Look for opportunities to thank people:
(In each case be 100% genuine.)

‘I am so glad that you chose me to employ fifty years ago. I have found this job so rewarding, because . . .’

‘I am so pleased that when you argue with me you don’t get nasty. You don’t get bitter or hold a grudge. I may not like our arguments, but I like how we argue in a civilised manner. Thank you!’

‘I appreciate the many odd jobs you do around the house without being asked. Thank you!

Buy a pack of ten ‘Thank You’ cards from the newsagent, and after someone has done something nice for you, write them a note of thanks in the card and post it to them.

(5) Be a good listener. 

When the other person is speaking:

(1) Listen for the message the person is trying to express behind their words.
(2) Search for a question you would like answered, and ask it.
(3) Don’t interrupt. Don’t talk over them.

When you are speaking:
(1) Look to see if the other person is interested in what you have to say.
(2) Don’t hog the conversation. Give the person opportunities to respond.
(3) Spare the person the irrelevant details.
(4) Consider making other people feel valued by inviting them into the conversation.

(6) Give someone your time.
Yes, our time is precious and we shouldn’t give it away willy-nilly, but sometimes it’s a good thing to do, and we know when those times occur.

When we spend time examining someone’s project, or asking questions about a neighbour’s experience, we are effectively telling that person that they themselves matter. We are silently saying to them, ‘I’m interested in your project because what you do matters.’

‘In the vernacular of Quality Time, nothing says, “I love you,” like full, undivided attention.
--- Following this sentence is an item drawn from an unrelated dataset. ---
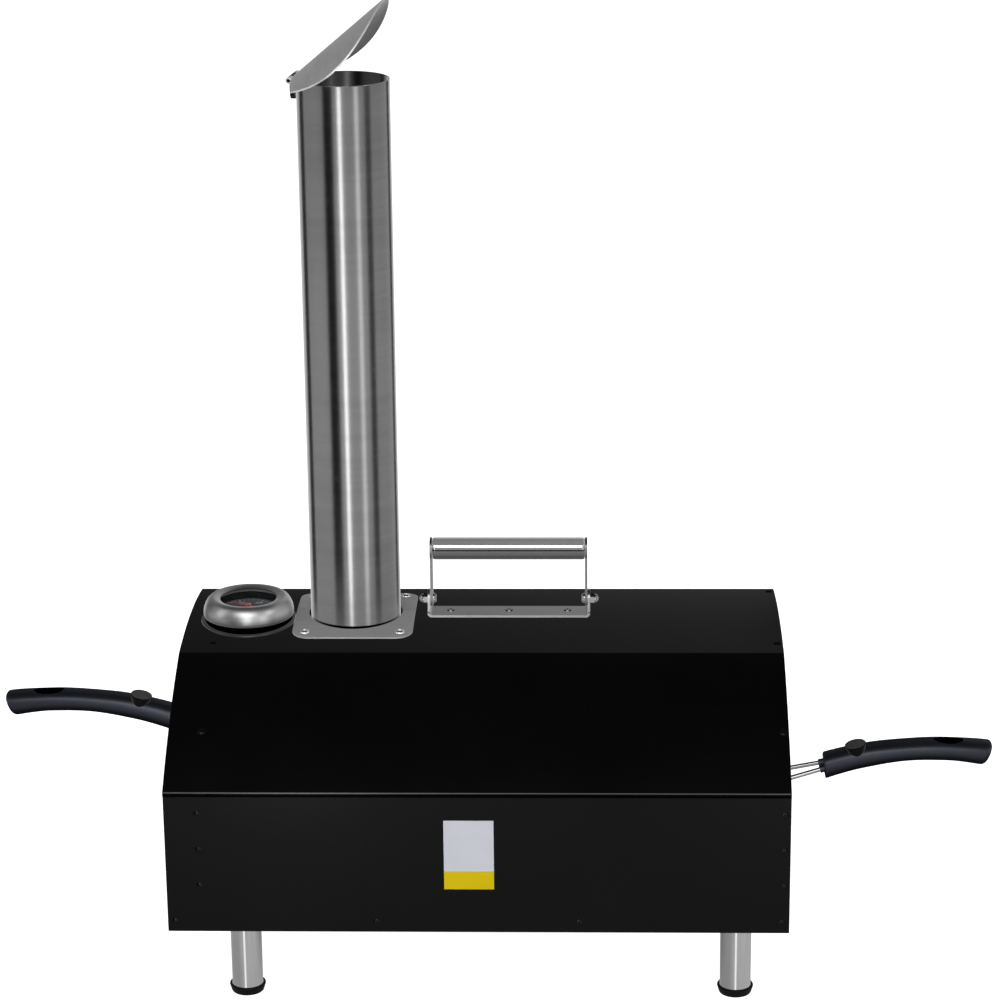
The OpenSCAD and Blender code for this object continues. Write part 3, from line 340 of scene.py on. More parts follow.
def spun_steel(name, level):
    """Spun steel with fine turning lines round the thermometer's axis, and painted shade on its faces turned
    down.
    """
    f = Finish(name)
    rings = f.node("ShaderNodeCombineXYZ", None, {0: f.away(GAUGE.x, GAUGE.y), 1: f.along("Z")}).outputs[0]
    lines = f.noise(1900, 4, 0.65, vector=rings)
    cloud = f.noise(34, 4, 0.55)
    tone = f.blend(grey(level * 0.88), grey(level * 1.1), lines)
    tone = f.blend(tone, grey(level * 0.86), cloud.ramp(0.42, 0.7) * 0.6)
    # Painted shade: faces turned down are darker.
    tone = f.blend(grey(level * 0.5), tone, f.facing("Z").ramp(-0.1, 0.35))
    return f.set(color=tone, metal=0.92, rough=0.36 + (lines - 0.5) * 0.16 + (cloud - 0.5) * 0.1,
                 normal=f.bump(lines, 0.02))


def moulded_plastic(name, tone, rough, specular=0.0):
    """Moulded handle plastic with a fine eroded grain and rubbed places."""
    f = Finish(name)
    grain = f.noise(1300, 3, 0.6)
    rub = f.noise(22, 4, 0.6)
    shade = f.blend(scaled(tone, 0.82), scaled(tone, 1.2), rub.ramp(0.3, 0.7))
    return f.set(color=shade, rough=rough + (rub - 0.5) * 0.16 + (grain - 0.5) * 0.1, specular=specular,
                 normal=f.bump(grain, 0.02))


def grip_body(name, tone, arc_z):
    """Charcoal handle plastic: a fine grain, rubbed places and a parting line along the arch's middle. Its
    satin film fades on faces turned down, a painted shade on the underside.
    """
    f = Finish(name)
    grain = f.noise(1300, 3, 0.6)
    rub = f.noise(22, 4, 0.6)
    across = abs(f.along("X")) - GRIP_ARC_X * MM
    up = f.along("Z") - arc_z * MM
    line = 1 - abs((across ** 2 + up ** 2) ** 0.5 - GRIP_ARC_R * MM).ramp(0.1 * MM, 0.3 * MM)
    shade = f.blend(scaled(tone, 0.85), scaled(tone, 1.18), rub.ramp(0.3, 0.7))
    shade = f.blend(shade, grey(0.08), line * 0.6)
    normal = f.bump(grain * 0.3 - line * 0.7, 0.05)
    f.set(color=shade, rough=0.5, specular=0.0, normal=normal)
    # Painted shade: the satin film is weaker on faces turned down, so the underside is darker.
    share = f.facing("Z").ramp(-0.5, 0.35) * 0.045 + 0.004
    return f.film(share, (0.60, 0.63, 0.76, 1), 0.42 + (rub - 0.5) * 0.14 + (grain - 0.5) * 0.08, normal)


def knurled_plastic(name, tone):
    """Button plastic with a field of small diamonds, with a painted highlight on the studs and painted shade
    in the grooves between them.
    """
    f = Finish(name)
    grain = f.noise(1500, 3, 0.6)
    half_pitch = 0.85 * MM
    ways = [f.along(axis, (0, 0, math.radians(45))) for axis in "XY"]
    rows, columns = (way.math("PINGPONG", way, half_pitch) / half_pitch for way in ways)
    stud = rows.math("MINIMUM", rows, columns).ramp(0.1, 0.6)
    # Painted light and shade: lighter studs, darker grooves between them.
    shade = f.blend(scaled(tone, 0.3), scaled(tone, 1.6), stud)
    return f.set(color=shade, rough=0.5 + grain * 0.1, specular=0.15,
                 normal=f.bump(stud * 0.85 + grain * 0.15, 0.35))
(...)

Being there for this type of person is critical, but really being there – with the TV off, fork and knife down, and all chores and tasks on standby – makes your significant other feel truly special and loved. Distractions, postponed dates, or the failure to listen can be especially hurtful.’

Dr. Gary Chapman, from his book, ‘The 5 Love Languages’.

(7) Help out!
I once saw a bricklayer unloading bricks from his truck. I had the time to spare and helped him. I don’t know if he felt valued, or even if he thanked me, but in most instances, assisting a stranger can help them feel valued by ‘humanity’. It’s a reminder that we are ‘all in this same boat together’.

‘The words he or she most want to hear: “Let me do that for you.” . . . Laziness, broken commitments, and making more work for them tell speakers of this language their feelings don’t matter.’

Dr Chapman again.

If someone is changing a tyre facing the road, direct the traffic around them. If someone is trying to figure something out, teach them. Simply, if you have the time, assist someone. Don’t do it just be kind. Or to be a good person. Do it to strengthen the connection between you and humanity. That’s a key to core happiness.

(8) Physical Touch.
The boxing classes I attend are gruelling for all the participants, and when I walk past a regular partner I might feel a sudden twinge of affection for them and give them a friendly whack on the back. It gives me pleasure to do so.

I like it when I get a whack on the back, too.

I also like shaking the hand of someone I respect. 
 Touch is vitally important, as Ashley Montagu explains in his eye-opening book, ‘Touching. The Human Significance of the Skin.’

Here’s Dr Chapman again:
‘Hugs, pats on the back, holding hands, and thoughtful touches on the arm, shoulder, or face–they can all be ways to show excitement, concern, care, and love.’

Q. ‘How can we help our kids feel valued?’

Spend time with them. And, as well as applying the tips above, we can give them jobs to do. Household jobs. They learn how to contribute ‘to the tribe’, and when we thank them, they feel valued for their contribution. In the process they also learn self-discipline, how to be industrious, how to pull their own weight, and how to be reliable. Great skills for life.

Do chores with them. All of you can clean the house together, or work in the garden as a team.

‘Do we pay them?’

You decide. There are too many factors to be considered to discuss here.